BOCK, JERRY (1928– ), U.S. composer. One of the most successful Broadway theater composers of the 1960s (Fiddler on the Roof, Fiorello!, She Loves Me), Jerrold Lewis Bock was born in New Haven, Conn., and grew up in Queens, n.y. He took up the piano and composition as a boy. He wrote his first musical in public school, wrote another in high school, which was produced at the school, and wrote the show Big as Life, which was staged in 1948 at the University of Wisconsin, where he was a student. Beginning after his graduation, he teamed with Larry Holofcener to write special musical material for television. In 1956 he composed his first complete Broadway score for Mr. Wonderful, starring Sammy *Davis Jr., and two years later began his successful collaboration with Sheldon *Harnick. Their first production, The Body Beautiful, was a flop, but they enjoyed working together and a year later produced Fiorello!, based on the life of the New York mayor, Fiorello H. *La Guardia. The show won a Pulitzer Prize. Another New York-inspired musical, Tenderloin, followed in 1960. Perhaps the best Bock-Harnick score was produced for the 1963 musical She Loves Me, based on the 1940 Ernst *Lubitsch film The Shop Around the Corner. The story, involving two bickering workers in a Budapest parfumerie who fall in love through an exchange of letters, contained such long-lasting songs as "Vanilla Ice Cream," "Will He Like Me," and "A Trip to the Library."

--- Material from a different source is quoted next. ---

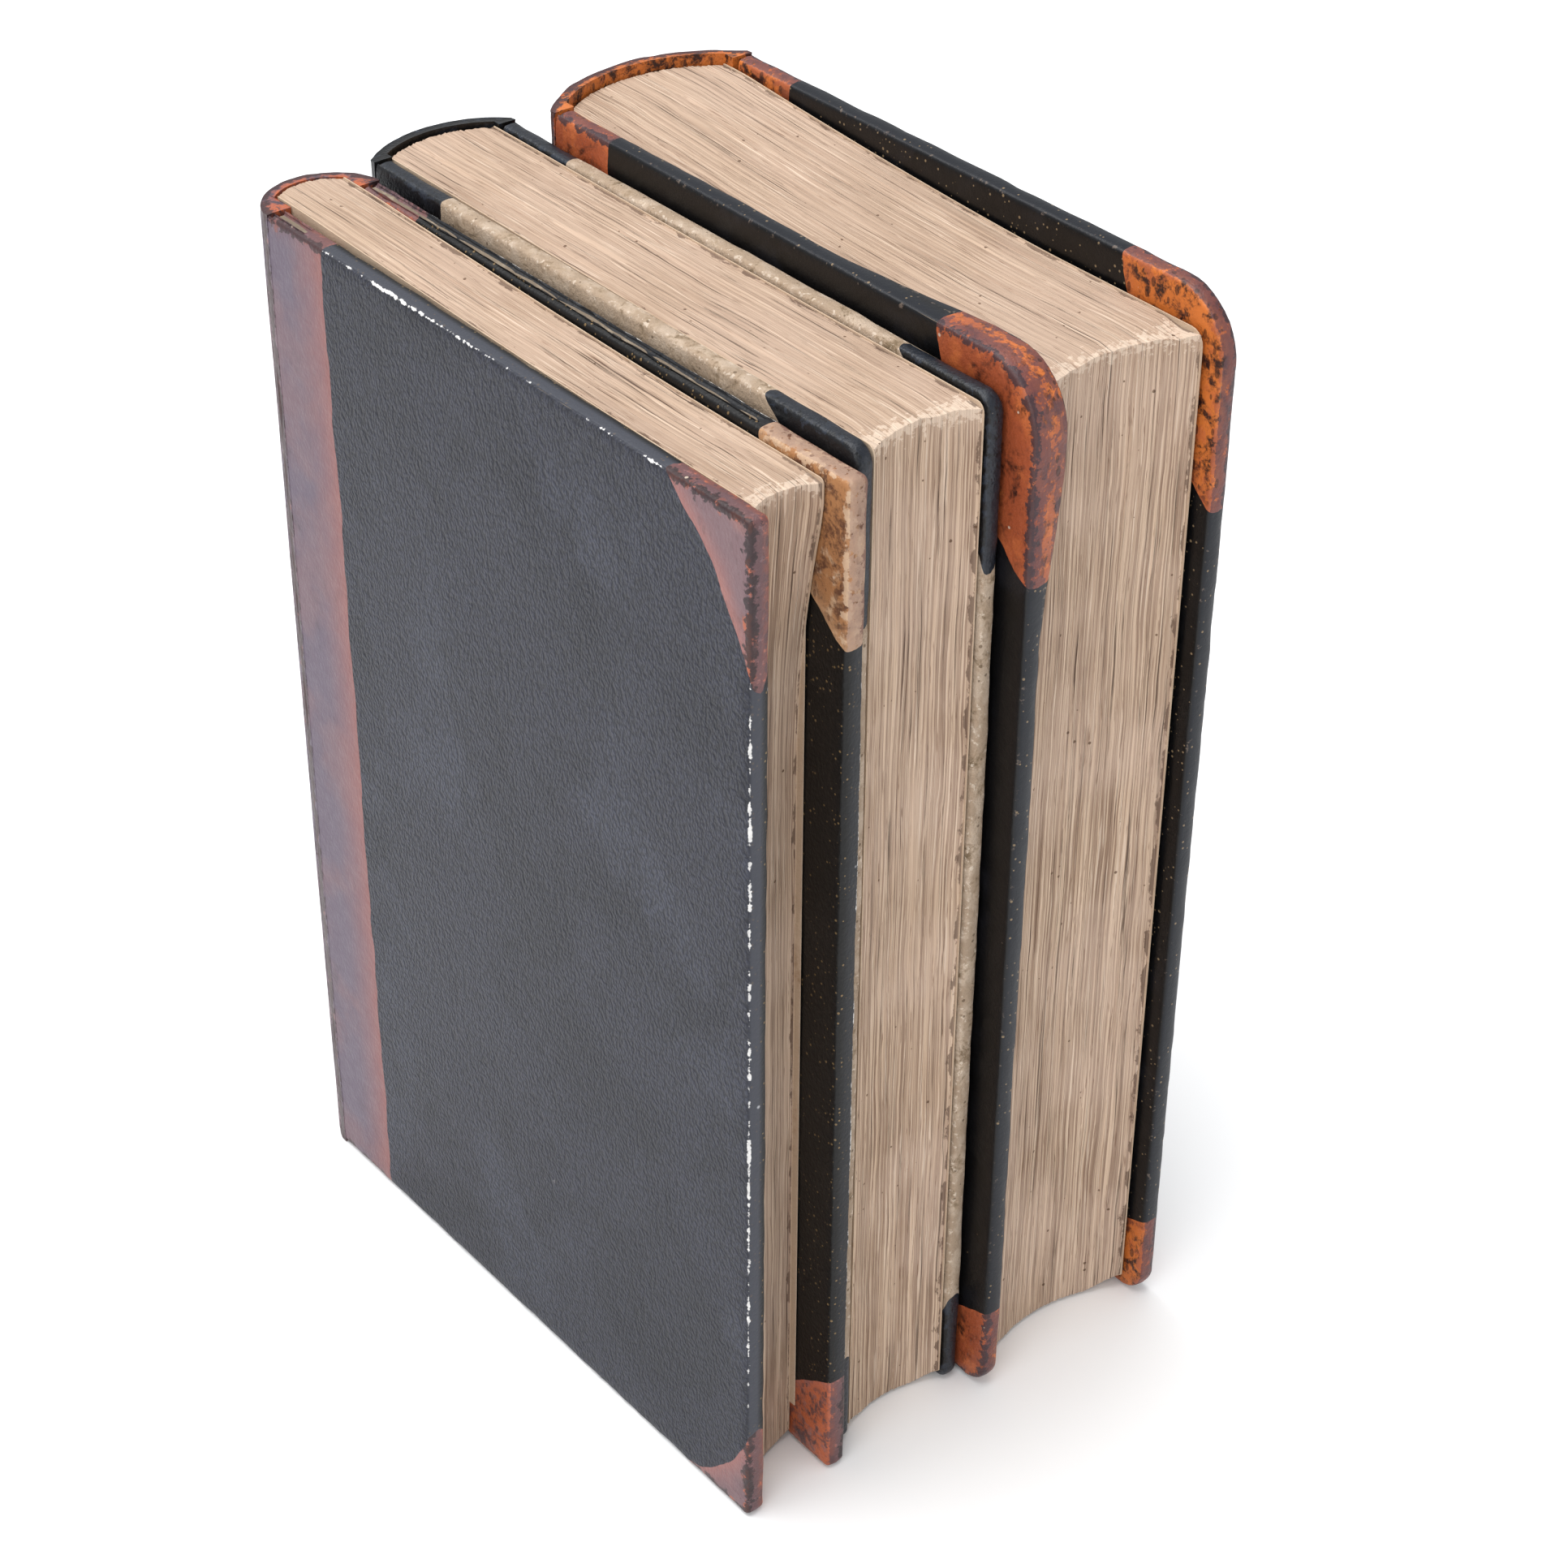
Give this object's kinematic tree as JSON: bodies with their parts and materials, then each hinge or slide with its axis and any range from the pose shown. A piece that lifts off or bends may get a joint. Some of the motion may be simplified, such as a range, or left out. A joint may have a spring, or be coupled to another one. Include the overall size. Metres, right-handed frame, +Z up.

In 1964 the Bock-Harnick collaboration provided the score for Fiddler on the Roof, which contained the classics "Matchmaker, Matchmaker," "If I Were a Rich Man," and "Sunrise, Sunset." The show, with Zero *Mostel portraying Sholom *Aleichem's Tevye the milkman, became the most popular musical and longest-running show in the history of Broadway and spawned productions worldwide in dozens of languages. It won nine Tony Awards, including Best Musical, and was revived a number of times on Broadway. A 1971 film version, with song and story about shtetl life, starred the Israeli actor Chaim *Topol and was hugely successful. The family's story, of living in poverty, of Jews facing religious discrimination and pogroms, of the difficulties of raising a family in changing times, contained universal messages, and audiences around the world were quick to relate to them.

The team went on to write Baker Street, built around the character of Sherlock Holmes, and The Apple Tree, adapted from the work of Mark Twain, but these did not achieve the success of their previous work. The last Bock-Harnick project was The Rothschilds, an original musical based on the history of the banking family. It had its Broadway debut in 1970 and ran for more than a year.